Deutschland, das ist auch "Pegida"

Was die einen an Deutschlands Kurs in Europa zu hartherzig finden, ist genau das, was das Land in den Augen der anderen vorbildlich macht oder die Bedingungen dafür schafft. Und dies ist auch ein guter Grund, die neue Germanophilie wenn nicht gleich unheimlich zu finden, so doch mit gesunder Vorsicht zu genießen. Das Blatt kann sich leicht auch wieder wenden.

Die Deutschen selbst finden sich ohnehin nur großartig, wenn sie ihr Land anderen Nationen erklären sollen. Nach innen fällt ihnen schnell wieder auf: Deutschland, das ist auch Helene Fischer, die Steuererklärung und das "Traumschiff".
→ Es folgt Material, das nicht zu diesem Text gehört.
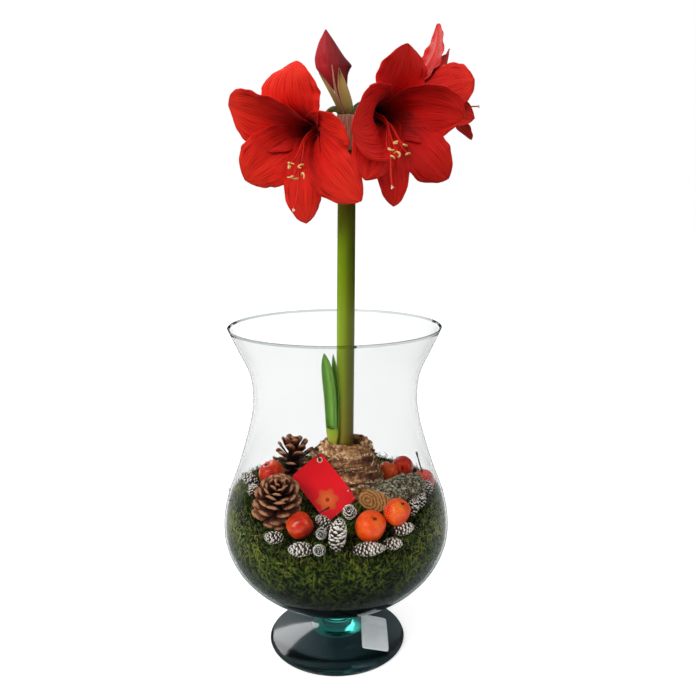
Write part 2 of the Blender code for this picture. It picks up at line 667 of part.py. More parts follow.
def probes(obj):
    """Corners, edge middles and face middles in world space."""
    m = obj.matrix_world
    co = [m @ v.co for v in obj.data.vertices]
    co += [(co[e.vertices[0]] + co[e.vertices[1]]) / 2 for e in obj.data.edges]
    co += [m @ p.center for p in obj.data.polygons]
    return co


def inside_glass(shape, at):
    """Moves a place towards the middle until every point of the shape clears the glass."""
    points = np.array(shape)
    for attempt in range(8):
        p = points + np.array(at)
        away = np.hypot(p[:, 0], p[:, 1])
        over = away - glass_inside(p[:, 2]) + 2 * GAP
        k = int(over.argmax())
        if over[k] <= 0:
            break
        at = at - Vector((p[k, 0], p[k, 1], 0)) / away[k] * (over[k] + 0.1 * MM)
    return at


def rest(obj, x, y, z, turn, solid_parts):
    """Poses the object at its place, or close by where that is free, and sets it down until it
    lies just clear of what is under it. The nearest free place wins."""
    obj.data.transform(turn)
    own, mine = world_tree(obj), probes(obj)
    if len(mine) > 1500:
        mine = mine[:len(obj.data.vertices)]
    shape = [v.co.copy() for v in obj.data.vertices]
    faces = [tuple(p.vertices) for p in obj.data.polygons]
    low = Vector((min(p.x for p in mine), min(p.y for p in mine), min(p.z for p in mine)))
    high = Vector((max(p.x for p in mine), max(p.y for p in mine), max(p.z for p in mine)))
    steps = [(i, j) for i in range(-6, 7) for j in range(-6, 7)]
    steps.sort(key=lambda s: s[0] ** 2 + s[1] ** 2)
    best = None
    for i, j in steps:
        aside = 2.5 * MM * math.hypot(i, j)
        if best and aside >= best[0]:
            break
        for raised in (3, 9, 15, 22):
            start = inside_glass(shape, Vector((x + 2.5 * MM * i, y + 2.5 * MM * j, z + raised * MM)))
            near = []
            for tree, points, a, b in solid_parts:
                along_x = a.x < start.x + high.x and b.x > start.x + low.x
                along_y = a.y < start.y + high.y and b.y > start.y + low.y
                if along_x and along_y:
                    near.append((tree, points))
            here = BVHTree.FromPolygons([v + start for v in shape], faces)
            if not any(here.overlap(tree) for tree, points in near):
                break
        else:
            continue
        fall = 60 * MM
        for tree, points in near:
            for p in mine:
                hit = tree.ray_cast(p + start, (0, 0, -1), fall + MM)
                if hit[0] is not None:
                    fall = min(fall, hit[3])
            for p in points:
                q = p - start
                if low.x < q.x < high.x and low.y < q.y < high.y and q.z < high.z:
                    hit = own.ray_cast(q, (0, 0, 1), fall + MM)
                    if hit[0] is not None:
                        fall = min(fall, hit[3])
        end = start - Vector((0, 0, fall - GAP - 0.1 * MM))
        score = aside + 1.3 * abs(end.z - z)
        if best is None or score < best[0]:
            best = (score, end)
    obj.data.transform(Matrix.Translation(best[1]))
    solid_parts.append(solid(obj))
    placed[obj.name] = best


def solid(obj):
    points = probes(obj)
    low = Vector((min(p.x for p in points), min(p.y for p in points), 0))
    high = Vector((max(p.x for p in points), max(p.y for p in points), 0))
    return world_tree(obj), points, low, high


bpy.context.view_layer.update()
solids = [solid(moss), solid(bulb)]


def heading(tilt, azimuth):
    """Leans an upright piece by tilt degrees towards an azimuth."""
    return Matrix.Rotation(math.radians(azimuth), 4, "Z") @ Matrix.Rotation(math.radians(tilt), 4, "Y")


# Small frosted cones: rows of pointed scales, each row turned by half a scale


def small_cone(name, radius, length, scales, seed):
    local = random.Random(seed)
    rings = []
    rows = 4 if length > 28 else 3
    for k in range(rows):
        f = (k + 0.5) / rows
        body = radius * math.sin(math.pi * (0.12 + 0.76 * f)) ** 0.7
        low, high = -length / 2 + length * k / rows, -length / 2 + length * (k + 0.92) / rows
        for z, tip, root in ((low, 0.62, 0.55), (high, 1.0, 0.66)):
            ring = []
            for i in range(scales * 2):
                a = 2 * math.pi * (i + k) / (scales * 2)
                r = body * (tip if i % 2 == 0 else root) * local.uniform(0.93, 1.0)
                lift = (0.05 if i % 2 == 0 else -0.02) * length if z == high else 0.0
                ring.append((r * math.cos(a) * MM, r * math.sin(a) * MM, (z + lift) * MM))
            rings.append(ring)
    return loft(name, rings, frost)


order = sorted(range(len(SMALL_CONES)), key=lambda i: SMALL_CONES[i][2])
low_ones = [i for i in order if SMALL_CONES[i][2] < 184]
high_ones = [i for i in order if SMALL_CONES[i][2] >= 184]


def set_small(i):
    x, y, z, radius, length, tilt, azimuth = SMALL_CONES[i]
    cone = small_cone("small_cone_%02d" % (i + 1), radius, length, 5 if length > 28 else 4, 20 + i)
    rest(cone, x * MM, y * MM, z * MM, heading(tilt, azimuth), solids)


# Large pine cones: woody scales in a spiral round a tapered core


def pine_cone(name, radius, height, seed):
    local = random.Random(seed)
    path = np.array([(0, 0, z * height * MM) for z in (-0.5, -0.3, 0.0, 0.3, 0.46)])
    radii = [f * radius * MM for f in (0.28, 0.44, 0.44, 0.3, 0.08)]
    core = loft(name, tube_rings(path, radii, 8), cone_brown)
    count = 20
    for k in range(count):
        f = (k + 0.5) / count
        a = k * math.radians(137.5)
        z = (-0.44 + 0.84 * f ** 0.9) * height * MM
        reach = 0.98 * radius * MM * math.sin(math.pi * (0.34 + 0.60 * f)) ** 0.8 * local.uniform(0.93, 1.0)
        rise = math.radians(-16 + 88 * f)
        out = np.array([math.cos(a) * math.cos(rise), math.sin(a) * math.cos(rise), math.sin(rise)])
        side = np.array([-math.sin(a), math.cos(a), 0.0])
        norm = np.cross(out, side)
        root = np.array([0, 0, z]) + out * 0.26 * radius * MM
        tip = np.array([0, 0, z]) + out * max(reach, 0.3 * radius * MM)
        wide = (7.4 - 4.0 * f) * MM
        rings = []
        for at, w, t in ((0, 0.5 * wide, 1.6 * MM), (0.82, wide, 1.2 * MM), (1, 0.55 * wide, 0.9 * MM)):
            p = root + (tip - root) * at
            corners = ((-1, -1), (1, -1), (1, 1), (-1, 1))
            rings.append([p + side * w * sideways + norm * t * upwards for sideways, upwards in corners])
        loft("scale_%d" % k, rings, cone_brown, pieces)
    return join(core, pieces)


# Apples: round with a hollow at the stalk and at the eye


# outline of an apple from the eye to the stalk, as parts of its radius
APPLE = [
    (0.10, -0.86), (0.34, -0.97), (0.76, -0.76), (1, -0.16), (0.93, 0.46), (0.5, 0.9), (0.2, 0.93),
    (0.06, 0.8),
]


def apple(name, radius, stem, mat):
    size = radius * MM
    turn = np.arange(9) * 2 * math.pi / 9
    rings = [[(r * size * math.cos(a), r * size * math.sin(a), z * size) for a in turn] for r, z in APPLE]
    obj = loft(name, rings, mat)
    if stem:
        knots = [(0, 0, 0.7 * radius), (0.6, 0, radius + 6), (2.5, 1, radius + stem)]
        path = smooth_path(np.array(knots) * MM, 5)
        loft("stem", tube_rings(path, [0.8 * MM] * 4 + [1.1 * MM], 6), bark, pieces)
        join(obj, pieces)
    return obj


for i in low_ones:
    set_small(i)
for name, x, y, z, radius, height, tilt, azimuth in PINE_CONES:
    rest(pine_cone(name, radius, height, 3), x * MM, y * MM, z * MM, heading(tilt, azimuth), solids)

# Log: a lichen-covered branch with flat cut ends

path = smooth_path(np.array([p[:3] for p in LOG]) * MM, 7)
radii = np.interp(np.linspace(0, 3, 7), range(4), [p[3] * MM for p in LOG])
rings = tube_rings(path, radii, 12)
lump = random.Random(11)
middle = np.mean([r.mean(0) for r in rings], axis=0)
for k, ring in enumerate(rings):
    centre = ring.mean(0)
    for i in range(12):
        ring[i] = centre + (ring[i] - centre) * lump.uniform(0.93, 1.06) - middle
log = loft("log", rings, bark)
rest(log, *[float(v) for v in middle], Matrix.Identity(4), solids)

# Care card: a thin card with a round eyelet hole, standing on one corner against the bulb

tag = new_object("care_card", [], [], card_red)
work = bmesh.new()
bmesh.ops.create_cube(work, size=1.0)
bmesh.ops.scale(work, vec=(TAG_LENGTH, TAG_WIDTH, TAG_THICK), verts=work.verts)
work.to_mesh(tag.data)
work.free()
drill = new_object("eyelet", [], [], card_red, pieces)
work = bmesh.new()
depth = 8 * TAG_THICK
bmesh.ops.create_cone(work, cap_ends=True, segments=16, radius1=TAG_HOLE, radius2=TAG_HOLE, depth=depth)
eye = Vector((-TAG_LENGTH / 2 + TAG_HOLE_IN, TAG_WIDTH / 2 - TAG_HOLE_IN, 0))
bmesh.ops.translate(work, vec=eye, verts=work.verts)
work.to_mesh(drill.data)
work.free()
drill.hide_render = True
drill.display_type = "WIRE"
hole = tag.modifiers.new("eyelet", "BOOLEAN")
hole.operation = "DIFFERENCE"
hole.object = drill
applied(tag)
bpy.data.objects.remove(drill)
along = unit(np.array([39, -15, -46.0]))
across = unit(np.array([32, 15, 21.0]) - along * np.dot((32, 15, 21.0), along))
face = np.cross(along, across)
turn = Matrix([[along[i], across[i], face[i], 0] for i in range(3)] + [[0, 0, 0, 1]])
rest(tag, *[c * MM for c in TAG_CENTRE], turn, solids)

path = smooth_path([np.array(p) * MM + np.array(eye) for p in TIE], 9)
tie = loft("card_tie", tube_rings(path, [TIE_RADIUS] * 9, 5), tie_dark)
tie.data.transform(Matrix.Translation(placed["care_card"][1]) @ turn)
solids.append(solid(tie))

STEMS = {"apple_far_right": 25, "apple_left_front": 22}
for name, x, y, z, radius, tilt, azimuth in APPLES[:1] + APPLES[4:] + APPLES[1:4]:
    mat = apple_orange if name in ("apple_right_front", "apple_right") else apple_red
    fruit = apple(name, radius, STEMS.get(name, 0), mat)
    rest(fruit, x * MM, y * MM, z * MM, heading(tilt, azimuth), solids)
for i in high_ones:
    set_small(i)

# Blank label: a thin clear sticker draped over the foot's slope, at the right

x, y = np.meshgrid(np.linspace(*LABEL_X, 6), np.linspace(*LABEL_Y, 9), indexing="ij")
slope = np.interp(np.hypot(x, y), *np.transpose(KNOB[-2:]))
drape = np.stack([x, y, slope], axis=2) * MM + np.array([0, 0, 1.2 * GAP + LABEL_THICK / 2])
thin_blade("foot_label", drape, LABEL_THICK, film)

bpy.data.collections.remove(pieces)
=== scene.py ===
import json
import math
import random

import bmesh
import bpy
import numpy as np
from mathutils import Matrix, Vector, noise

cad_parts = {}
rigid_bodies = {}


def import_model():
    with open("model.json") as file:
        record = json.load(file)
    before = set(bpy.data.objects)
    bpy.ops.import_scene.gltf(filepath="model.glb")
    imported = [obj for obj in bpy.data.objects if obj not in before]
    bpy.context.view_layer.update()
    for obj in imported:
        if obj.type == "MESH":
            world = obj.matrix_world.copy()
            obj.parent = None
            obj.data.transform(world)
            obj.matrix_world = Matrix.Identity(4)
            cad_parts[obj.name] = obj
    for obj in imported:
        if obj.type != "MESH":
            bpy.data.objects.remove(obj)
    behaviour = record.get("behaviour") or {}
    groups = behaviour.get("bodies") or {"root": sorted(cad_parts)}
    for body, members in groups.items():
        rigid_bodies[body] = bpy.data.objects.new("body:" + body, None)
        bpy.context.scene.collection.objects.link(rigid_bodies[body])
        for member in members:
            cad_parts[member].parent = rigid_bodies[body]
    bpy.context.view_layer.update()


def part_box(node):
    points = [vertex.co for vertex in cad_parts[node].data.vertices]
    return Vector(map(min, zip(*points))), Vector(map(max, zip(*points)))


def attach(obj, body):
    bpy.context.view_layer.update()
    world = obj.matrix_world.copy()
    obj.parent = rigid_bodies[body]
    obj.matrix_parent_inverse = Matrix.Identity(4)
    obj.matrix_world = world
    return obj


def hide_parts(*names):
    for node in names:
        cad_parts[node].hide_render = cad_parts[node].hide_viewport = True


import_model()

# Glass vase: a hurricane vase blown in one piece, with a wide bowl, a solid knob and a flat foot.
# The wall is thin clear soda-lime glass; the solid knob shows its green, and the foot's tint is a painted
# shade, dark teal with a lighter left side.

MM = 0.001
WALL = 1.8
BOWL_FLOOR, KNOB_TOP, FOOT_TOP, STEM_RADIUS, RIM_FROM = 56.8, 52, 16.4, 30, 379.6
# outside of the bowl, rim to knob, then the knob: radius and height in mm
BOWL = [
    (117.5, 380), (106.1, 355), (95.1, 330), (91.7, 305), (93.8, 280), (101.4, 250), (111.6, 218),
    (123.4, 186), (128.8, 157), (126.0, 128), (110.0, 97.6), (78.0, 69.8), (27.0, 51.0),
]
KNOB = [(20.6, 48.2), (19.3, 45.6), (22.2, 40), (22.0, 33.5), (17.2, 25.5), (17.4, 20.5), (22.5, 16.6)]
FOOT = [
    (30, 14.6), (54, 9.1), (76, 4.0), (79.6, 3.0), (80.2, 2.0), (79.8, 0.9), (78.6, 0.0), (50, 0.0),
    (0, 0.0),
]


def smooth_path(knots, count):
    """Points at even steps of a Catmull-Rom curve through the knots."""
    k = [np.asarray(p, float) for p in knots]
    k = [2 * k[0] - k[1]] + k + [2 * k[-1] - k[-2]]
    spans = len(k) - 3
    out = []
    for s in np.linspace(0, spans, count):
        i = min(int(s), spans - 1)
        t = s - i
        a, b, c, d = k[i], k[i + 1], k[i + 2], k[i + 3]
        square, cube = 2 * a - 5 * b + 4 * c - d, 3 * b - a - 3 * c + d
        out.append(0.5 * (2 * b + (c - a) * t + square * t ** 2 + cube * t ** 3))
    return np.array(out)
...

Deutschland, das ist auch "Pegida" - selbst wenn es bis heute noch keine rechtspopulistische Partei in den Bundestag geschafft hat. Deutschland verpulvert gerade das Geld zulasten seiner künftigen Generationen, ist reformmüde, und der berühmte Erfindungsreichtum des Landes scheint sich in der digitalen Ära abzuschwächen. Bei all dem können uns Partytouristen und Ausstellungen in London auch nicht helfen.

Immerhin: Ein bisschen Liebe von außen kann sicher nicht schaden.